The Impact of AI on Proactive Incident Management

3 min read

As application and IT environment complexity continue to grow, AI can address the challenge of proactively managing incidents before they occur.

The need for the digitization of everyday processes — like shopping and banking — has changed from growing steadily to growing exponentially. According to McKinsey, the percentage of business channels replaced by digital rose from 16% to 34% between 2019 and 2020. To support this sudden influx in demand, teams everywhere are deploying new applications and infrastructure that introduce new complexity for IT organizations. In fact, 80% of organizations estimate that they have up to 1,000 applications in their portfolio today (IDC, Worldwide Application Services, April 2021). The workforce is also struggling to handle the complexity, and the Great Resignation has affected IT teams, with one in three workers now considering leaving their jobs (MagnifyMoney Report, 2021).

These three issues — digitization, growing IT complexity and the Great Resignation — are all tied together, and they are increasing the pressure on companies to optimize their app performance and deliver a best-of-breed customer experience.

The urgent need for help

What does all of this mean for your business and IT team? Employees with vital institutional knowledge are increasingly considering leaving for their next roles. Sudden departures can leave a knowledge gap, and with key expertise on application dependencies or resolution strategies gone, teams may struggle to resolve incidents at the same pace as user demands. 

Even where turnover is not an issue, all trends point to the continued expansion of current IT environments to match the growing demand in consumer expectations. The current workforce simply cannot handle the millions of events and alerts that come into an IT environment each day. The rates of change and expansion are difficult for any human to keep up with, yet teams must still meet SLOs and SLAs because applications are a critical part of the business, and less uptime means less revenue or lifetime value. 

AI joins the team

Though this growth in consumer demand is rapidly increasing, artificial intelligence (AI) has been evolving at an equally fast rate to take on the influx of data. AI is able to silence the noise around the growing number of alerts by 50%, which can help lessen the burden of IT team members who have to decipher them.

Furthermore, instead of requiring certain team members to maintain institutional and historical knowledge of IT environments and previous incidents — like having a subject matter expert keep track of which automation runbooks resolve certain issues — AI is able to step up to this role and eliminate the manual processes. It can correlate events, add context to outages, guide IT workers to automated repair strategies and predict and resolve incidents before they occur. It can even eliminate 80% of the time spent remediating false-positive incidents.

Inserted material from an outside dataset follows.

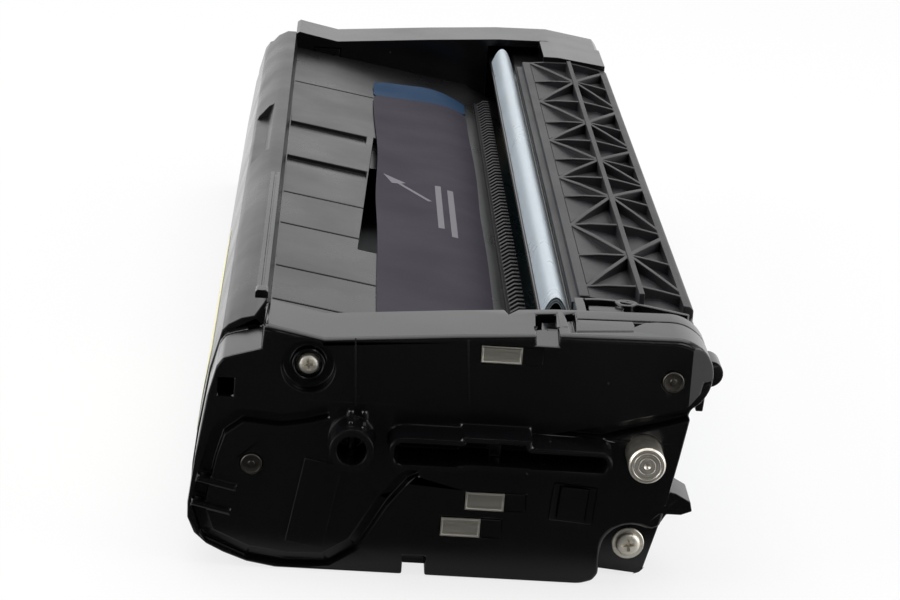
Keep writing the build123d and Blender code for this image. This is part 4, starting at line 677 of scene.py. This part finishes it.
# %% Lay a film
def laid_film(name, path, near, far, rows, soft=True):
    """A film along the cartridge whose section follows a path of (x, z) points in millimetres."""
    x, z = path[0]
    middle = (x * MM, (near + far) / 2 * MM, z * MM)
    bpy.ops.object.select_all(action="DESELECT")
    bpy.ops.mesh.primitive_grid_add(x_subdivisions=1, y_subdivisions=rows, size=1, location=middle)
    film = bpy.context.active_object
    film.name = name
    bpy.ops.object.mode_set(mode="EDIT")
    bpy.ops.mesh.select_mode(type="EDGE")
    bpy.ops.mesh.select_all(action="SELECT")
    bpy.ops.transform.resize(value=(0, (far - near) * MM, 1), center_override=middle)
    bpy.ops.mesh.remove_doubles(threshold=0.01 * MM)
    bpy.ops.mesh.select_all(action="SELECT")
    for (x_a, z_a), (x_b, z_b) in zip(path, path[1:]):
        step = ((x_b - x_a) * MM, 0, (z_b - z_a) * MM)
        bpy.ops.mesh.extrude_region_move(TRANSFORM_OT_translate={"value": step})
    bpy.ops.mesh.select_all(action="SELECT")
    bpy.ops.mesh.normals_make_consistent(inside=False)
    bpy.ops.object.mode_set(mode="OBJECT")
    bpy.ops.object.transform_apply(location=True, rotation=True, scale=True)
    if soft:
        soften = film.modifiers.new("bends", "SUBSURF")
        soften.levels = soften.render_levels = 1
        bpy.ops.object.modifier_apply(modifier=soften.name)
    return film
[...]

This frees up more time for team members, decreases the crushing pressure of matching business needs and enables IT leaders to spend their time on innovation initiatives.

The way that AI tackles this rate of change in demand is by helping IT teams predict incidents before they even occur. In fact, proactive incident resolution is a key component of our IBM Watson AIOps platform today.

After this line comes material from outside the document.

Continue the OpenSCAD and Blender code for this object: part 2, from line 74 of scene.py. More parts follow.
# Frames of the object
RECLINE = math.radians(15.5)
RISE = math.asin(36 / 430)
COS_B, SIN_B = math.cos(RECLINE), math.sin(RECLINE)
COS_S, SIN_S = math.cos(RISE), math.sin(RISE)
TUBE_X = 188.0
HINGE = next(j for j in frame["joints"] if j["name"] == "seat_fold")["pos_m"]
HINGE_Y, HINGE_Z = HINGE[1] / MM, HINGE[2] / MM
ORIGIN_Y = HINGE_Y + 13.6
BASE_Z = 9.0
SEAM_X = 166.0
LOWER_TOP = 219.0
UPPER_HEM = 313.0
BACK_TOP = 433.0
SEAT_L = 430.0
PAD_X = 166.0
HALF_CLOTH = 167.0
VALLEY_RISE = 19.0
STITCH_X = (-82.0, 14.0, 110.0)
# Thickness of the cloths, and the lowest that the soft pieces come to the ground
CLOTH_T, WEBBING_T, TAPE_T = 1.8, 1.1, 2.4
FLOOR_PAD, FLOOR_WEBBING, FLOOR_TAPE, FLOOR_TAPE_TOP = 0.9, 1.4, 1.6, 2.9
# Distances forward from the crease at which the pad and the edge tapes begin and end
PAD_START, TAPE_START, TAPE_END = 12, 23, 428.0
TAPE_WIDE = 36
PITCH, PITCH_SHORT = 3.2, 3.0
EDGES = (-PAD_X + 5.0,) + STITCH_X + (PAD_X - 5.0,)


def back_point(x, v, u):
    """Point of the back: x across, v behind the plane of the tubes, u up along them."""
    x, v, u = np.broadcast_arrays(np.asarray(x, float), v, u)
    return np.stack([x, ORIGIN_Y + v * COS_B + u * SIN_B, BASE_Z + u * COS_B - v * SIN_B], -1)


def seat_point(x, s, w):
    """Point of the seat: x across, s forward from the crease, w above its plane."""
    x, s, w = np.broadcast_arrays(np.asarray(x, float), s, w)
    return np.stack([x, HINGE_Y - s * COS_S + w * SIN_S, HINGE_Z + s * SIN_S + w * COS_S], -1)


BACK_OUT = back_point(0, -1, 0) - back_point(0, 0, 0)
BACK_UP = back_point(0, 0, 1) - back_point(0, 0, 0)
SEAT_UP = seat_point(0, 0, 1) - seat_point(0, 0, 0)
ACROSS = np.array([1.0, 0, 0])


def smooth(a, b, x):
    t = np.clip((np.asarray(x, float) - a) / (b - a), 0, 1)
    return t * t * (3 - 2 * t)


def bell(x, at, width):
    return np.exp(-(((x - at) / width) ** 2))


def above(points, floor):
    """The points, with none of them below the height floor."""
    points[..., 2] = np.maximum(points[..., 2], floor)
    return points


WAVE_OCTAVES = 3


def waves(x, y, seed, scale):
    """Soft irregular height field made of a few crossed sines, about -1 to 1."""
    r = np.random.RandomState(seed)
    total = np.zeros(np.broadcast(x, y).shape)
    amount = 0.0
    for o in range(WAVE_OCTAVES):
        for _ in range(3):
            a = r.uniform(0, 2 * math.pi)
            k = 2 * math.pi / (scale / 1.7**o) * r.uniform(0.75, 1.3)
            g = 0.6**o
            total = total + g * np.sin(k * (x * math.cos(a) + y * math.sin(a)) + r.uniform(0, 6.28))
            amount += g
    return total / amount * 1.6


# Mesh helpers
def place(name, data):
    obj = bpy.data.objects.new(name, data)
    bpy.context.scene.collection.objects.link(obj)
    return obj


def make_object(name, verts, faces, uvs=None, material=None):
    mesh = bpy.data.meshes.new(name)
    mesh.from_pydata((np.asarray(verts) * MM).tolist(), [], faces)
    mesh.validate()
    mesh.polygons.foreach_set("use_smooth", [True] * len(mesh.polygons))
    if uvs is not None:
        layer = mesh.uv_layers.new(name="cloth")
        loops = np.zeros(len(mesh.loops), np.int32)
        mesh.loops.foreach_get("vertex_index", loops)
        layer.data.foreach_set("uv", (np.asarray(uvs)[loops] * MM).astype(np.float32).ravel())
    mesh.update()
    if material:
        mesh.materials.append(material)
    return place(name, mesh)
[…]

Proactive incident management with IBM Cloud Pak® for Watson AIOps

In IBM Cloud Pak for Watson AIOps v3.3, our story viewer brings proactive incident resolution to the forefront of ITOps. In the alerts view, when a deviation from the metrics baseline occurs, the side panel shows metric anomaly details that highlight the trend over time. In this way, Cloud Pak for Watson AIOps helps IT teams see trends before an incident may occur:

In this way, Cloud Pak for Watson AIOps helps IT teams see trends before an incident may occur:

 

If an incident does occur, the AIOps story view will show lots of context surrounding the incident. You no longer have to dig through event after event in an event viewer. Instead, you will see a holistic view of the probable root cause, the topology showing the probable cause and recommended automations (runbooks) that can help resolve the story:

Instead, you will see a holistic view of the probable root cause, the topology showing the probable cause and recommended automations (runbooks) that can help resolve the story:

IBM Cloud Pak for Watson AIOps delivers real-time insights with business context, empowering your teams to make informed decisions faster. This enables your IT teams to deliver experiential excellence, bridge talent gaps and drive more business outcomes with reliability and efficiency through intelligent IT operations. 

Get started

  • To learn more about IBM's AIOps solution, check it out here.
  • If you're interested in learning more about IBM Cloud Pak for Watson AIOps, check out our product page here.
  • Learn more about our latest Cloud Pak for Watson AIOps v3.3 release by exploring our product tour here.
  • To dive deeper into the components of Cloud Pak for Watson AIOps, register for TechCon 2022 and hear from our subject matter experts directly.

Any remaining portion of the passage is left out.